Define The Model Architecture
Building a neural network architecture is like stacking lego bricks. For beginners, it can be useful to think of each layer as an API: you send the API some data and then the API returns some data. Thinking of things this way frees you from becoming overwhelmed, and you can build your understanding of things slowly. It is important to understand two concepts:
- the shape of data that each layer expects, and the shape of data the layer will return. (When you stack many layers on top of each other, the input and output shapes must be compatible, like legos).
- conceptually, what will the output(s) of a layer represent? What does the output of a subset of stacked layers represent?
The above two concepts are essential to understanding this tutorial. If you don’t feel comfortable with this as you are reading below, I highly recommend watching as many lessons as you need from this MOOC and returning here.
In this tutorial, we will leverage an architecture called a Sequence to Sequence networks.
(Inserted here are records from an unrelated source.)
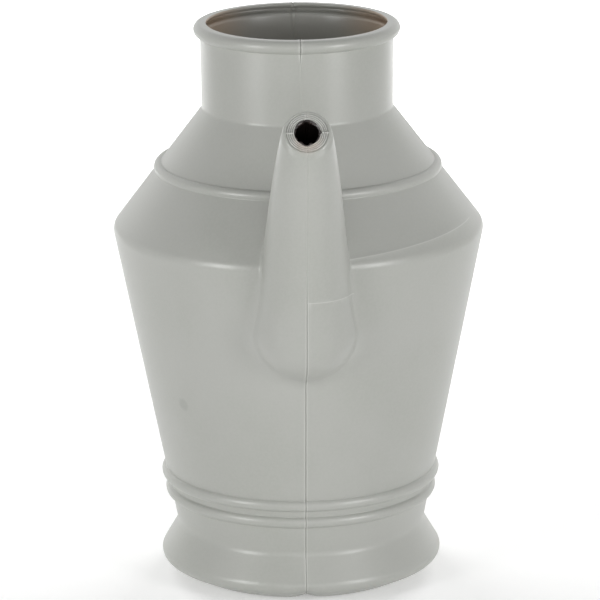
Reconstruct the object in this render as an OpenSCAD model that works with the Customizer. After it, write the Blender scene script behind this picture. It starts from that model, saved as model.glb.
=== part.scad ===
// Watering can in the shape of a milk churn, blown in one piece.
// The hollow spout faces -Y, the hollow handle +Y, and the mould parts in the plane X = 0.
// The origin is the centre of the foot, on the surface that the can stands on.

/* [Shell] */
// Thickness of the blown wall
wall = 2; // [1.2:0.1:2.5]

/* [Body] */
// Widest diameter, where the body meets the shoulder
body_d = 200; // [180:1:240]
// Height of that widest corner
body_h = 193.5; // [180:0.5:205]
// Radius that rounds the widest corner
body_round = 8; // [3:1:16]
// Diameter of the body just above the beads, where its cone begins
cone_d = 147; // [140:1:160]
// Height at which the cone begins
cone_h = 59.5; // [58:0.5:64]

/* [Neck and rim] */
// Diameter of the neck where it leaves the shoulder
neck_d = 102.5; // [85:0.5:125]
// Height at which the neck leaves the shoulder
neck_h = 258; // [245:0.5:270]
// Widening of the neck's diameter from the shoulder to the rim
neck_flare = 1; // [0:0.5:6]
// Height of the rim, and of the can
rim_h = 304; // [290:1:370]
// Radius of the hollow bead round the rim
rim_bead_r = 3.5; // [3.2:0.1:5]
// Diameter of the mouth inside the lip
mouth_d = 97; // [75:0.5:99]

/* [Foot] */
// Diameter of the foot at its widest
foot_d = 156.5; // [140:0.5:180]
// Height of the foot's widest edge
foot_edge_h = 9; // [6:0.5:14]
// Diameter at which the foot's underside meets the floor
floor_d = 120; // [112:1:130]
// Radius that rounds the foot's underside into the floor ring
floor_round = 20; // [4:1:24]
// Diameter of the hollow under the base
recess_d = 92; // [60:1:98]
// Depth of the hollow under the base
recess_h = 5; // [3:0.5:8]
// Diameter of the waist above the foot
waist_d = 134.5; // [120:0.5:140]
// Height of the waist
waist_h = 27.5; // [22:0.5:34]
// Radius of the waist's inward curve
waist_round = 5.5; // [3:0.5:9]
// Length of the pinched seam under the base
pinch_l = 76; // [40:1:80]
// Width of the pinched seam
pinch_w = 1.8; // [1:0.1:3]

/* [Beads] */
// Width of each bead above the waist
bead_w = 6.4; // [5.8:0.1:7]
// Height that each of these beads stands out
bead_out = 2.8; // [2:0.1:3.2]
// Height of the lower bead above the floor
bead_low_h = 46.5; // [45:0.5:47]
// Distance between the two beads
bead_step = 10; // [8.5:0.5:10]
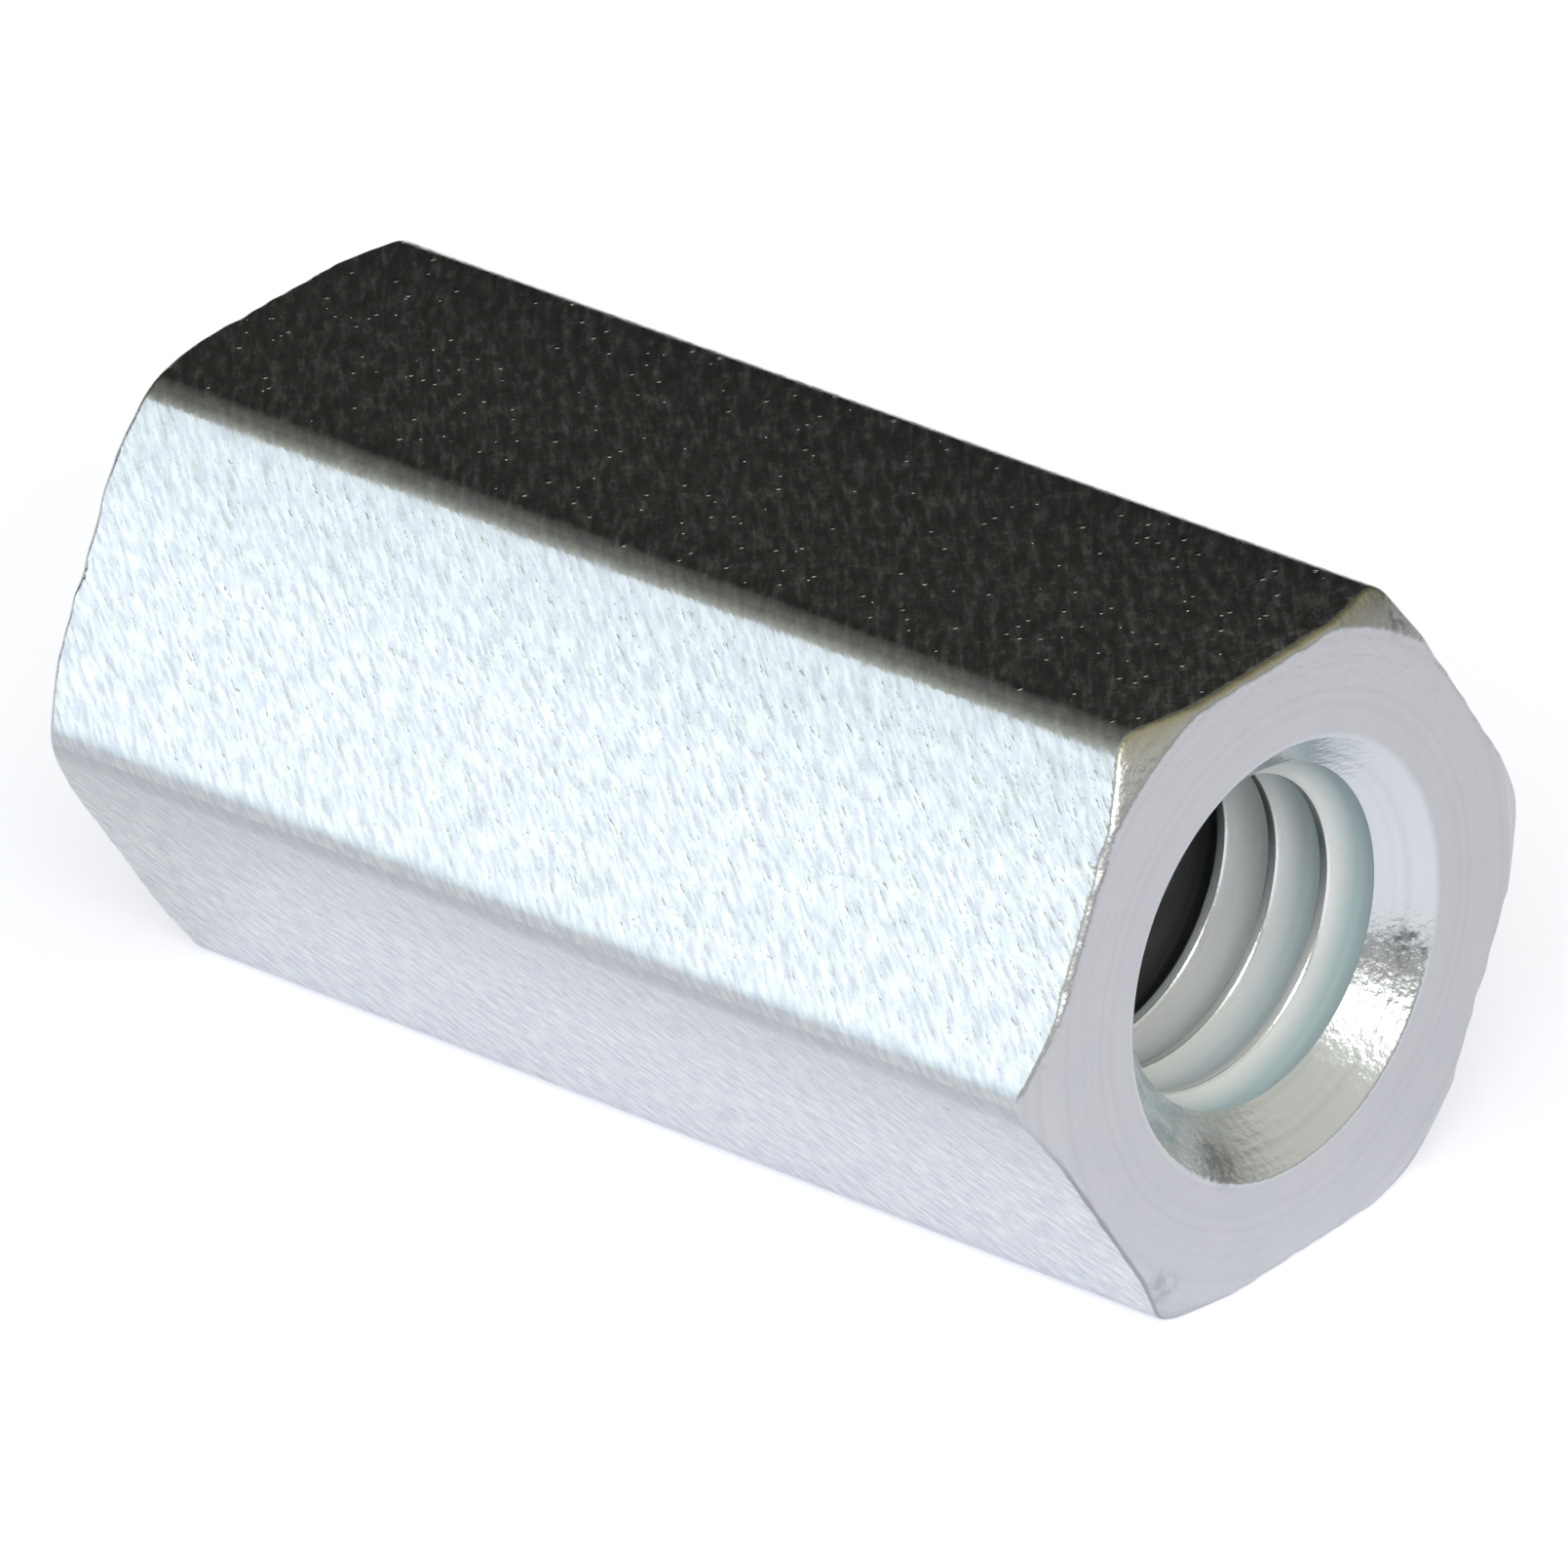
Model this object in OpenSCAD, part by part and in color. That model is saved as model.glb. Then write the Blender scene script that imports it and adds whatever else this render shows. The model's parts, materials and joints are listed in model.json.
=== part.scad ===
// Hex standoff: a female to female spacer made from drawn hexagonal bar.
// It lies on one flat. The bore runs along X and +Z is up.
// The origin is on the bore axis at mid-length. All sizes are in millimetres.

/* [Body] */
// Size of the hexagon across its flats
across_flats = 9.9; // [8.5:0.1:14]
// Length from one end face to the other
body_length = 20; // [10:1:40]
// Radius along the six long edges of the drawn bar
edge_radius = 0.6; // [0.2:0.1:1]

/* [End chamfers] */
// Diameter at which the turned chamfer of the corners starts on each end face
end_face_d = 10.15; // [8.2:0.05:10.8]
// Slope of the chamfer, measured from the end face
chamfer_angle = 30; // [15:5:40]

/* [Threaded bore] */
// Nominal diameter of the thread
thread_d = 6; // [4.5:0.5:6.5]
// Pitch of the thread
thread_pitch = 1; // [0.75:0.05:1.25]
// Diameter of the countersink where it meets the end face
countersink_d = 6.85; // [5.9:0.05:7.6]
// Included angle of the countersink
countersink_angle = 90; // [60:5:120]

/* [Hidden] */
$fn = 96;

// Overshoot of a cutting solid past the face that it cuts
overshoot = 1;
// Excess of each corner arc, so that it crosses its flats instead of grazing them
tangent_lap = 0.0001;
// Number of flats on the bar, and half the angle that one of them spans
flats = 6;
half_flat_angle = 180 / flats;
// Distance of each end face from the origin
half_length = body_length / 2;
// Distance from the axis to the corners of the hexagon before they are rounded
sharp_corner_r = across_flats / 2 / cos(half_flat_angle);
// Distance from the axis to the centres of the arcs that round the corners
arc_centre_r = sharp_corner_r - edge_radius / cos(half_flat_angle);
// Diameter of the hole drilled for the tap, which is left at the thread's crests
crest_d = thread_d - thread_pitch;

// What a rounded corner loses: the tip beyond the arc that joins its two flats.
// The chord of that arc is its inner side. It is drawn for the corner on +X.
module corner_tip() {
    chord_x = arc_centre_r + edge_radius * cos(half_flat_angle);
    difference() {
        translate([chord_x, -edge_radius])
            square([edge_radius, 2 * edge_radius]);
        translate([arc_centre_r, 0])
            circle(r = edge_radius + tangent_lap);
    }
}

// Section of the bar, with one flat at the bottom and one at the top
module bar_section() {
    difference() {
        circle(r = sharp_corner_r, $fn = flats);
        for (corner = [0 : flats - 1])
            rotate(2 * half_flat_angle * corner) corner_tip();
    }
}

// The bar cut to length, lying along X
module hex_bar() {
    rotate([90, 0, 90])
        linear_extrude(height = body_length, center = true) bar_section();
}

// What the lathe leaves: a round form, with a sloped chamfer at both ends,
// that is wider than the bar between the chamfers
module turned_envelope() {
    end_face_r = end_face_d / 2;
    outer_r = sharp_corner_r + overshoot;
    slope_end = half_length - (outer_r - end_face_r) * tan(chamfer_angle);
    rotate([0, 90, 0])
        rotate_extrude()
            polygon([
                [0, -half_length],
                [end_face_r, -half_length],
                [outer_r, -slope_end],
                [outer_r, slope_end],
                [end_face_r, half_length],
                [0, half_length]
            ]);
}

// The hole drilled for the tap, from end to end
module through_hole() {
    rotate([0, 90, 0])
        cylinder(d = crest_d, h = body_length + 2 * overshoot, center = true);
}

// The cone of the countersink at the +X end
module countersink() {
    wide_r = countersink_d / 2 + overshoot * tan(countersink_angle / 2);
    cone_height = wide_r / tan(countersink_angle / 2);
    translate([half_length + overshoot, 0, 0])
        rotate([0, -90, 0])
            cylinder(r1 = wide_r, r2 = 0, h = cone_height);
}

// The whole standoff, which is one solid piece
module hex_standoff() {
    color("lightgray")
        difference() {
            intersection() {
                hex_bar();
                turned_envelope();
            }
            through_hole();
            countersink();
            mirror([1, 0, 0]) countersink();
        }
}

hex_standoff();
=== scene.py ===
import json
import math

import bmesh
import bpy
from bpy.props import FloatProperty, FloatVectorProperty, PointerProperty, StringProperty
from mathutils import Matrix, Quaternion, Vector, noise


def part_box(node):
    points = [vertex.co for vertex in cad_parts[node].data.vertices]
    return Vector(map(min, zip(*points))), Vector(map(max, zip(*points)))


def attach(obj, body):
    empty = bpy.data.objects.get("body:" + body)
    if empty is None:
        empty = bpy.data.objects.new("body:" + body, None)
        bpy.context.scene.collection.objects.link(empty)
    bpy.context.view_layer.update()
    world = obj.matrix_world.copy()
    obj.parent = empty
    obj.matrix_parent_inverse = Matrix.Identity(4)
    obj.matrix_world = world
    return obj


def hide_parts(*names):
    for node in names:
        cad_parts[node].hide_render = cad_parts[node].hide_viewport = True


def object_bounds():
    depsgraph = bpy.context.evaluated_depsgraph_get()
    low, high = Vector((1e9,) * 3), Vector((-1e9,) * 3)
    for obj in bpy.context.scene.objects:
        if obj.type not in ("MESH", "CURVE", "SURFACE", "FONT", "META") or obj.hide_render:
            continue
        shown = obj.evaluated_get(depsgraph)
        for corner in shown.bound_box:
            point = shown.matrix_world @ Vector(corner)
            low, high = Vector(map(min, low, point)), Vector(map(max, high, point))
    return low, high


bl_info = {
    "name": "Hex standoff",
    "version": (1, 0, 0),
    "blender": (4, 5, 0),
    "location": "3D View > Sidebar > Standoff",
    "description": "A tapped hexagonal spacer in bright zinc plate, and a table to show it on",
    "category": "Add Mesh",
}

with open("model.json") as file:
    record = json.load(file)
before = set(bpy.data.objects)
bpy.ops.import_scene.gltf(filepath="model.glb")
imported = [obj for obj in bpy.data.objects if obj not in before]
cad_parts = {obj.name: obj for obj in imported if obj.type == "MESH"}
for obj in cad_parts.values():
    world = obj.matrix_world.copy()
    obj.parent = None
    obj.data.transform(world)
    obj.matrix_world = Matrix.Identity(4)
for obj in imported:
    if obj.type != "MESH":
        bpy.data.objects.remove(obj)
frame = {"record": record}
CAD_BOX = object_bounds()
NODE = "hex_standoff"

# Metres in one millimetre. The mesh is worked out in millimetres.
MM = 0.001
FLATS = 6
HALF_FLAT = math.pi / FLATS
# Slope of the thread's flanks, measured from the radius
FLANK_ANGLE = math.radians(30)
# Faces that meet at more than this keep a sharp edge between them
SHARP_ANGLE = math.radians(32)
# The mesh's material slots, in their order
DRAWN, TURNED, TAPPED = range(3)
# Sockets of a Mix node that blends colours: its share, the two colours and the result
SHARE, FROM, TO, BLEND = 0, 6, 7, 2

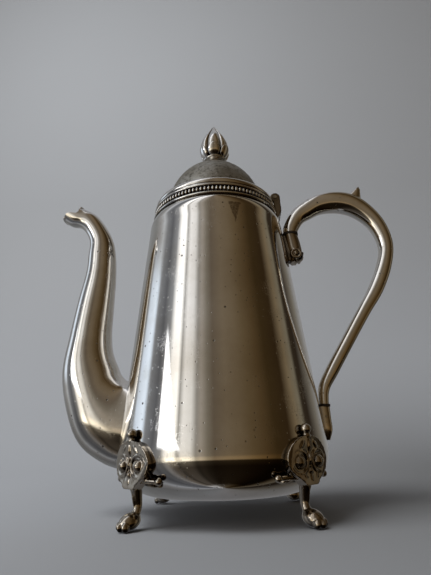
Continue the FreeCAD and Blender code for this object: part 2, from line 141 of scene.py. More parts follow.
def open_new(adder, **how):
    """Add a primitive as a new object and open it in edit mode, all selected."""
    if bpy.context.mode != "OBJECT":
        bpy.ops.object.mode_set(mode="OBJECT")
    bpy.ops.object.select_all(action="DESELECT")
    adder(**how)
    bpy.ops.object.transform_apply(location=True, rotation=True, scale=True)
    bpy.ops.object.mode_set(mode="EDIT")
    bpy.ops.mesh.select_all(action="SELECT")
    return bpy.context.object


def close(piece, name, angle=40):
    """Leave edit mode, name the piece and shade it."""
    bpy.ops.object.mode_set(mode="OBJECT")
    piece.name = name
    piece.data.name = name
    bpy.ops.object.shade_smooth_by_angle(angle=math.radians(angle))
    return piece


def pick_only(*pieces):
    bpy.ops.object.select_all(action="DESELECT")
    for piece in pieces:
        piece.select_set(True)
    bpy.context.view_layer.objects.active = pieces[0]


def turned(name, outline, sides=128, angle=40, shift=0.0, loop=True):
    """Spin an outline of (radius, height) round the pot's axis, as on a lathe."""
    radius, height = outline[0]
    start = place(radius, 0, height)
    piece = open_new(bpy.ops.mesh.primitive_plane_add, size=0.001, location=start)
    bpy.ops.mesh.merge(type="CENTER")
    steps = list(outline[1:])
    if loop:
        steps.append(outline[0])
    for next_radius, next_height in steps:
        move = place(next_radius - radius, 0, next_height - height)
        bpy.ops.mesh.extrude_vertices_move(TRANSFORM_OT_translate={"value": move})
        radius, height = next_radius, next_height
    bpy.ops.mesh.select_all(action="SELECT")
    bpy.ops.mesh.spin(steps=sides, angle=2 * math.pi, center=(0, 0, 0), axis=(0, 0, 1))
    bpy.ops.mesh.select_all(action="SELECT")
    bpy.ops.mesh.remove_doubles(threshold=0.000002)
    bpy.ops.mesh.normals_make_consistent(inside=False)
    if shift:
        bpy.ops.transform.translate(value=place(shift, 0, 0))
    return close(piece, name, angle)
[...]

Pause reading this blog and carefully read A ten-minute introduction to sequence-to-sequence learning in Keras by Francois Chollet.
Once you finish reading that article, you should conceptually understand the below diagram, which illustrates a network that will take two inputs and have one output:
The network we will use for this problem will look very similar to the one in the tutorial described above, and is defined with this code:
For more context, see this notebook.
When you read the above code, you will notice references to the concept of teacher forcing. Teacher forcing is an extremely important mechanism that allows this network to train faster. This is explained better in this post.
You may be wondering — where I came up with the above architecture. I started with publicly available examples and performed lots of experiments. This xkcd comic really describes it best. You will notice that my loss function is sparse categorical crossentropy instead of categorical crossentropy because this allows me to pass integers as my targets to predict instead of one-hot-encoding my targets, which is more memory efficient.